The Sunlit Path|Apr 4, 2007 9:39 AM| by:

Dealing with Wrong Thoughts

The Spiritual journey, the path of sadhana is never smooth and easy, specially in the initial stages. One is assailed with numerous difficulties from within and without. One of the major difficulties is due to the attack of wrong thoughts and suggestions, which try to create obstructions and lead one astray.

The Question arises :

Question : What is the nature and source of these wrong suggestions? How can one deal with them when one does not even have the will to change? What is the true yogic attitude one must keep when faced with these violent attacks?

    We present here an excerpt from a letter of Sri Aurobindo, which explains in a very simple manner the way to be followed and which can be a great help in our sadhana and progress.

   When there is a Wrong Suggestion

When there is an attack or obstruction, the call or the thinking of the Mother may not succeed at once, even the will to get rid of the attack or obstruction may not succeed at once, but one must persevere till the result comes, and if one perseveres the result is bound to come.

One sees the negative side only during the attacks, because the first thing the attack or obstruction does is to try to cloud the mind’s intelligence. If it cannot do that it is difficult for it to prevail altogether for the time being. For if the mind remains alert and clings to the truth, then the attack can only upheave the vital and, though this may be painful enough, yet the right attitude of the mind acts as a corrective and makes it easier to recover the balance and the true condition of the vital comes back more quickly. If the vital keeps its balance, then the attack touches the physical consciousness only with its suggestions and is much more superficial or even it can do no more than create a temporary restlessness, uneasiness or ill-health in the body-the rest of the consciousness remaining unaffected.

It is therefore very important to accustom oneself to keep the right mental attitude even in the midst of an attack, however strong it is. To keep faith is the best help for that-the faith that the Divine is always there and I shall pass to him through whatever trials.

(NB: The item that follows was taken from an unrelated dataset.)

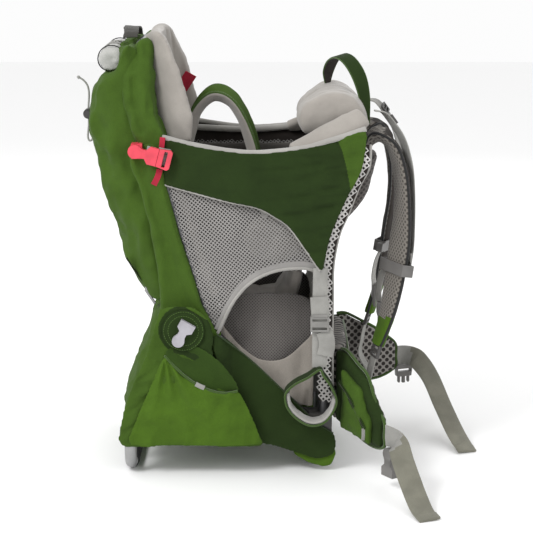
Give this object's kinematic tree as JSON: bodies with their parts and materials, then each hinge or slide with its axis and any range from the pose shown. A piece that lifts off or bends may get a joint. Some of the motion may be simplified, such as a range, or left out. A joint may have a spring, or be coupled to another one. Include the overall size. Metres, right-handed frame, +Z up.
{
  "type": "baby carrier backpack",
  "caption": "Framed child carrier backpack with fold-out kickstand, padded cockpit and seat, storage bags, shoulder harness, hip belt and foot stirrups.",
  "frame": {"origin": "middle of the underside of the front frame's foot, on the floor", "axes": "+X towards the wearer, +Y to the far side (the left side as worn), +Z up"},
  "size_m": [0.6116, 0.532, 0.6708],
  "materials": {
    "bare_tube": "satin anodised tube",
    "grey_tube": "satin tube",
    "rubber": "dull moulded rubber",
    "dark_plastic": "matte moulded nylon",
    "pale_plastic": "satin moulded acetal",
    "red_plastic": "glossy moulded acetal",
    "green_fabric": "plain weave pack cloth",
    "dark_green_fabric": "plain weave pack cloth",
    "bright_green_fabric": "stretch cloth",
    "grey_fabric": "brushed tricot over foam",
    "mesh_fabric": "knitted spacer mesh",
    "dark_fabric": "plain lining cloth",
    "webbing": "woven webbing",
    "zip_metal": "coated zinc"
  },
  "bodies": {
    "pack": {"front_frame": "bare_tube", "seat_frame": "bare_tube", "cockpit_rails": "bare_tube", "frame_clamps": "dark_plastic", "hinge_brackets": "dark_plastic", "hinge_pins": "bare_tube", "base_guard": "dark_green_fabric", "rear_bag": "green_fabric", "lower_bag": "green_fabric", "side_pockets": "bright_green_fabric", "side_bands": "dark_green_fabric", "hinge_patches": "dark_green_fabric", "patch_buckles": "pale_plastic", "mesh_windows": "mesh_fabric", "side_wing_right": "dark_green_fabric", "side_wing_left": "dark_green_fabric", "seat_back": "grey_fabric", "headrest": "grey_fabric", "drool_pad": "grey_fabric", "front_wall": "dark_fabric", "back_panel": "mesh_fabric", "lumbar_pad": "grey_fabric", "sunshade_roll": "grey_fabric", "rear_handle": "dark_fabric", "buckle_socket_right": "red_plastic", "buckle_socket_left": "red_plastic", "rear_cord": "webbing", "cord_lock_barrel": "dark_plastic", "child_strap_right": "bright_green_fabric", "child_strap_left": "bright_green_fabric", "chest_buckle": "dark_plastic"},
    "kickstand": {"kickstand_tube": "grey_tube", "kickstand_foot": "rubber"},
    "child_seat": {"seat_saddle": "grey_fabric", "seat_sling": "grey_fabric"},
    "harness": {"harness_yoke": "dark_plastic", "shoulder_strap_right": "grey_fabric", "shoulder_strap_left": "grey_fabric", "load_lifter_right": "webbing", "load_lifter_left": "webbing", "harness_locks": "dark_plastic", "adjuster_webbing_right": "webbing", "adjuster_webbing_left": "webbing"},
    "sternum_right": {"sternum_slider_right": "dark_plastic"},
    "sternum_left": {"sternum_slider_left": "dark_plastic"},
    "hip_right": {"hip_wing_right": "green_fabric", "hip_pocket_right": "bright_green_fabric", "hip_webbing_right": "webbing", "hip_buckle_socket": "dark_plastic"},
    "hip_left": {"hip_wing_left": "green_fabric", "hip_pocket_left": "bright_green_fabric", "hip_webbing_left": "webbing", "hip_buckle_plug": "dark_plastic"},
    "stirrup_right": {"stirrup_right": "webbing"},
    "stirrup_left": {"stirrup_left": "webbing"},
    "plug_right": {"buckle_plug_right": "red_plastic"},
    "plug_left": {"buckle_plug_left": "red_plastic"},
    "handle": {"front_handle": "bright_green_fabric"},
    "lock_button": {"cord_lock_button": "dark_plastic"},
    "zip": {"rear_zip_slider": "zip_metal"}
  },
  "joints": [
    {"name": "kickstand_fold", "type": "hinge", "parent": "pack", "child": "kickstand", "pos_m": [-0.21, 0, 0.228], "axis": [0, -1, 0], "range_deg": [0, 50]},
    {"name": "seat_height", "type": "slide", "parent": "pack", "child": "child_seat", "axis": [-0.291, 0, 0.9567], "range_m": [0, 0.03]},
    {"name": "torso_length", "type": "slide", "parent": "pack", "child": "harness", "axis": [0.2577, 0, 0.9662], "range_m": [-0.022, 0]},
    {"name": "sternum_height_right", "type": "slide", "parent": "harness", "child": "sternum_right", "axis": [0.148, 0.0658, 0.9868], "range_m": [-0.018, 0.018]},
    {"name": "sternum_height_left", "type": "slide", "parent": "harness", "child": "sternum_left", "axis": [0.148, -0.0658, 0.9868], "range_m": [-0.018, 0.018]},
    {"name": "hip_swing_right", "type": "hinge", "parent": "pack", "child": "hip_right", "pos_m": [0.0233, -0.11, 0.13], "axis": [0, 0, 1], "range_deg": [0, 36]},
    {"name": "hip_swing_left", "type": "hinge", "parent": "pack", "child": "hip_left", "pos_m": [0.0233, 0.11, 0.13], "axis": [0, 0, 1], "range_deg": [0, 36]},
    {"name": "stirrup_swing_right", "type": "hinge", "parent": "pack", "child": "stirrup_right", "pos_m": [-0.008, -0.1483, 0.2875], "axis": [0, 1, 0], "range_deg": [0, 22]},
    {"name": "stirrup_swing_left", "type": "hinge", "parent": "pack", "child": "stirrup_left", "pos_m": [-0.008, 0.1483, 0.2875], "axis": [0, 1, 0], "range_deg": [0, 22]},
    {"name": "side_buckle_right", "type": "slide", "parent": "pack", "child": "plug_right", "axis": [0.9659, 0, -0.2588], "range_m": [0, 0.03]},
    {"name": "side_buckle_left", "type": "slide", "parent": "pack", "child": "plug_left", "axis": [0.9659, 0, -0.2588], "range_m": [0, 0.03]},
    {"name": "handle_tip", "type": "hinge", "parent": "pack", "child": "handle", "pos_m": [0.008, 0.042, 0.5736], "axis": [0.4965, -0.7317, -0.4669], "range_deg": [-25, 0]},
    {"name": "cord_lock_press", "type": "slide", "parent": "pack", "child": "lock_button", "axis": [0, 1, 0], "range_m": [0, 0.0035], "stiffness_N_per_m": 300, "springref_m": -0.001},
    {"name": "rear_zip", "type": "slide", "parent": "pack", "child": "zip", "axis": [-0.5547, 0, 0.8321], "range_m": [-0.008, 0.04]}
  ]
}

That helps to look at other things also in the true light.

    The Tamasic and the Rajasic Ego

By tamasic ego is meant the ego of weakness, self-depreciation, despondency, unbelief. The rajasic ego is puffed up with pride and self-esteem or stubbornly asserts itself at every step or else wherever it can; the tamasic ego, on the contrary, is always feeling “I am weak, I am miserable, I have no capacity, I am not loved or chosen by the Divine, I am so bad and incapable-what can the Divine do for me?” Or else “I am especially chosen out for misfortune and suffering, all are preferred to me, all are progressing, I only am left behind, all abandons me, I have nothing before me but flight, death or disaster,” etc., etc., or something or all of these things mixed together. Sometimes the rajasic and tamasic Ahankar mix together and subtly support each other. In both cases it is the “I” that is making a row about itself and clouding the true vision.

    The Right Attitude

The true spiritual or psychic vision is this: “Whatever I may be, my soul is a child of the Divine and must reach the Divine sooner or later. I am imperfect, but seek after the perfection of the Divine in me and that not I but the Divine Grace will bring about; if I keep to that, the Divine Grace itself will do all.” The “I” has to take its proper place here as a small portion and instrument of the Divine, something that is nothing without the Divine but with the Grace can be everything that the Divine wishes it to be.

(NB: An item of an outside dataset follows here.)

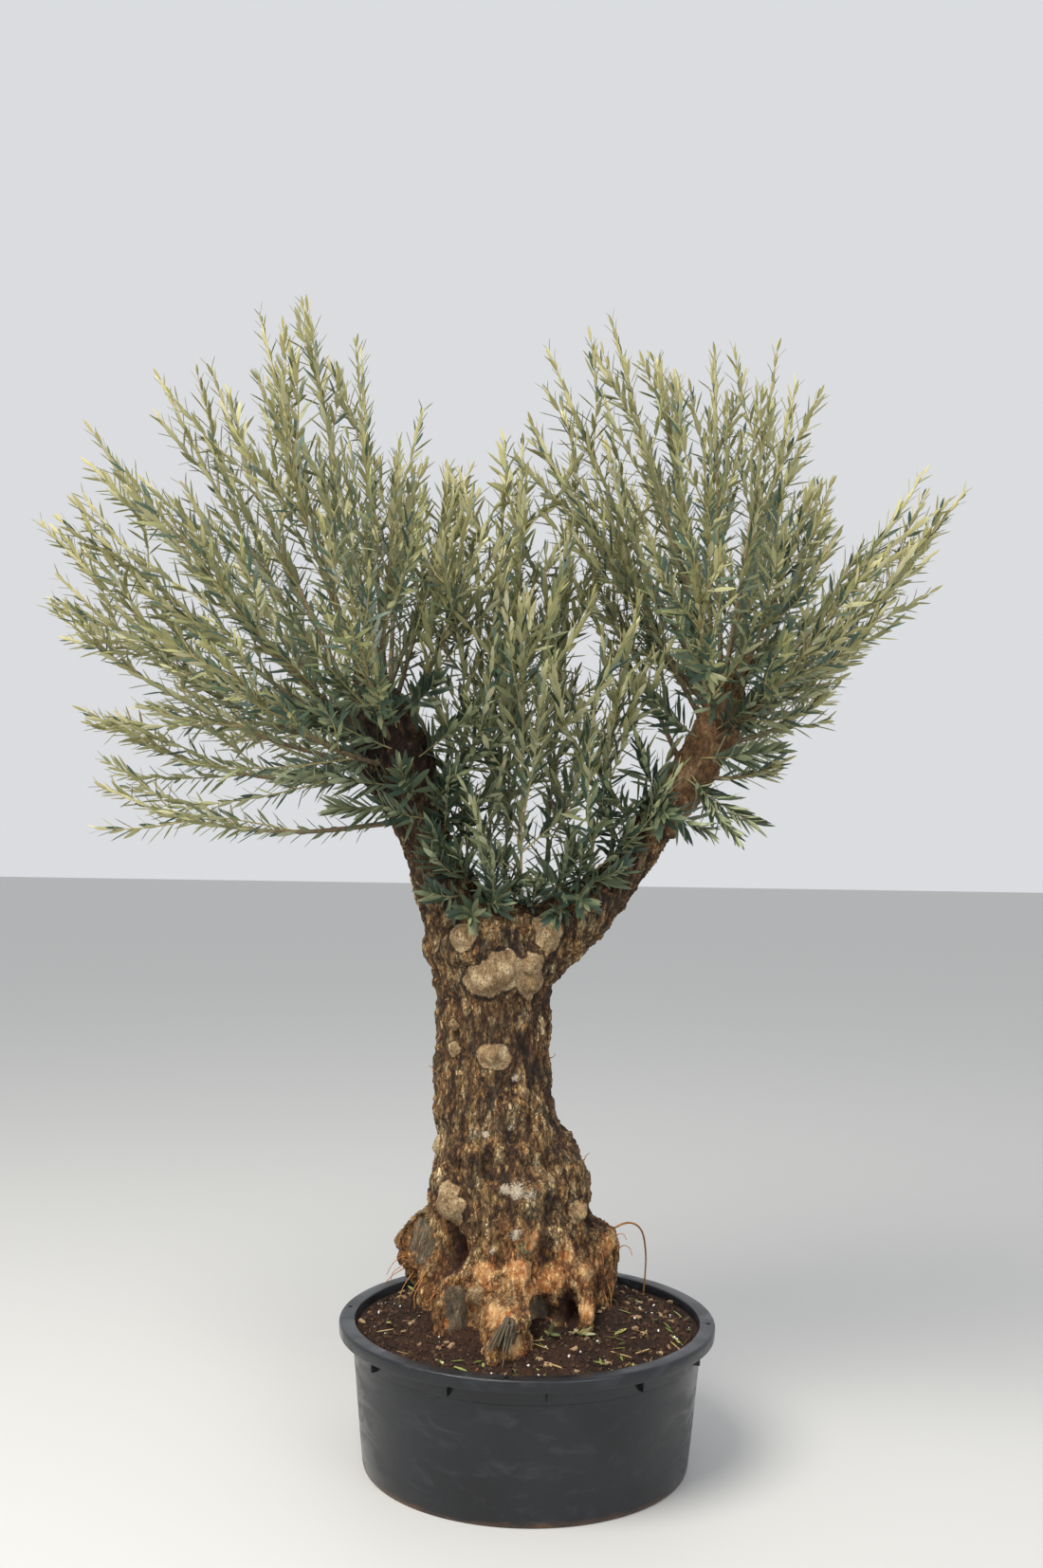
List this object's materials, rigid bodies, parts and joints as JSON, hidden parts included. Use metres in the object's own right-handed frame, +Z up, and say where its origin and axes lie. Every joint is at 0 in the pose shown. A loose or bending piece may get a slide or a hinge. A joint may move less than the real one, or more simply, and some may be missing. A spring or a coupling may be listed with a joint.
{
  "type": "potted olive bonsai",
  "caption": "Old olive tree grown as a large bonsai: knobbly forked trunk with two pollarded heads of leafy boughs, rooted in a round nursery tub of soil.",
  "frame": {"origin": "middle of the tub's flat underside, on the ground", "axes": "+Z up, -Y towards the front of the tree, +X to its right"},
  "size_m": [2.2642, 1.2315, 2.7478],
  "materials": {
    "tub_plastic": "satin",
    "potting_soil": "matte",
    "bark": "matte",
    "root_wood": "matte",
    "leaf": "satin"
  },
  "bodies": {
    "root": {"pot": "tub_plastic", "soil": "potting_soil", "trunk": "bark", "curly_root": "root_wood", "bough_fork_01": "leaf", "bough_fork_02": "leaf", "bough_fork_03": "leaf", "bough_fork_04": "leaf", "bough_fork_05": "leaf", "bough_fork_06": "leaf", "bough_left_01": "leaf", "bough_left_02": "leaf", "bough_left_03": "leaf", "bough_left_04": "leaf", "bough_left_05": "leaf", "bough_left_06": "leaf", "bough_left_07": "leaf", "bough_left_08": "leaf", "bough_left_09": "leaf", "bough_left_10": "leaf", "bough_left_11": "leaf", "bough_left_12": "leaf", "bough_left_13": "leaf", "bough_left_14": "leaf", "bough_left_15": "leaf", "bough_left_16": "leaf", "bough_left_17": "leaf", "bough_left_18": "leaf", "bough_left_19": "leaf", "bough_left_20": "leaf", "bough_left_21": "leaf", "bough_left_22": "leaf", "bough_left_23": "leaf", "bough_left_24": "leaf", "bough_left_25": "leaf", "bough_right_01": "leaf", "bough_right_02": "leaf", "bough_right_03": "leaf", "bough_right_04": "leaf", "bough_right_05": "leaf", "bough_right_06": "leaf", "bough_right_07": "leaf", "bough_right_08": "leaf", "bough_right_09": "leaf", "bough_right_10": "leaf", "bough_right_11": "leaf", "bough_right_12": "leaf", "bough_right_13": "leaf", "bough_right_14": "leaf", "bough_right_15": "leaf", "bough_right_16": "leaf", "bough_right_17": "leaf", "bough_right_18": "leaf", "bough_right_19": "leaf", "bough_right_20": "leaf", "bough_right_21": "leaf", "bough_right_22": "leaf", "bough_right_23": "leaf"}
  },
  "joints": []
}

The Mother’s help is always there but you are not conscious of it except when the psychic is active and the consciousness not clouded. The coming of suggestions is not a proof that the help is not there. Suggestions come to all, even to the greatest sadhaks or to the Avatars-as they came to Buddha or Christ. Obstacles are there-they are part of Nature and they have to be overcome. What has to be attained is not to accept the suggestions, not to admit them as the truth or as one’s own thoughts, to see them for what they are and keep oneself separate. Obstacles have to be looked at as something wrong in the machinery of human nature which has to be changed-they should not be regarded as sins or wrong-doings which make one despair of oneself and of the sadhana.